Illustrated by Blake Wright.
The Excess Carry-On Offender
Could someone please explain how this person made it through ALL the airport checkpoints without ANYONE telling them to check those bags in? Ridiculous. And, now it's your problem, because your appropriately sized, single carry-on bag won't fit in the overhead bin. Time to turn on the passive aggressive attitude. Perhaps you should not so subtly struggle to fit your bag in, laws of physics be damned. Maybe add in a little, 'Oh, I hope there's nothing fragile in here!' comment as you force your bag in, violently trying to slam the compartment shut. It won't take long for a flight attendant to come to your aid — making it someone else's problem.
Illustrated by Blake Wright.
The Night-Light Reader
Is it just us, or are those overhead spotlights unbelievably bright? Someone three rows back turns one on, and it's like a UFO hovering above.
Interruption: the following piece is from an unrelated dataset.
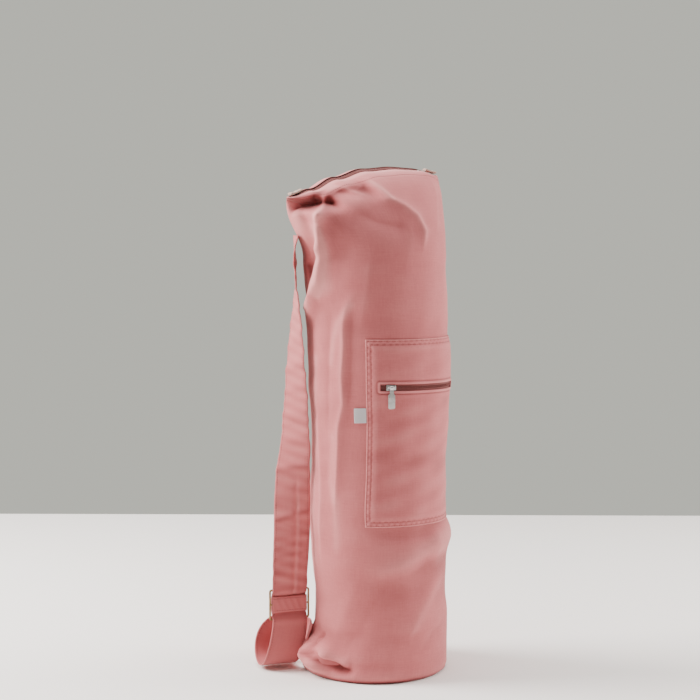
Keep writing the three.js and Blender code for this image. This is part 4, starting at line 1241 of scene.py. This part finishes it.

By all means, go ahead and finish that chapter, but then maybe it's time to sleep like the rest of us? Though, it's hard to argue with someone else's right to read on a plane; this one might be best taken up directly with the airline. Something along the lines of a Petition For Lower Wattage? Until then, make sure you have a seriously good eye mask handy.
Illustrated by Blake Wright.
The Ansel Adams
We can understand and appreciate a keen Instagrammer. But, if documenting every moment of your trip is a priority for you, then maybe you should have booked a window seat. You didn't, which means you need to retract those Go-Go-Gadget arms and find a way to take your obligatory plane wing snapshot from your own seat. I'm happy to cut you some slack and allow the occasional photo — as long as you ask politely before shoving your phone in my personal space. Otherwise, I'm going to lean up against the window pretending to sleep, or gaze constantly out into the abyss so intently and with such purpose that you wouldn't dare bother me.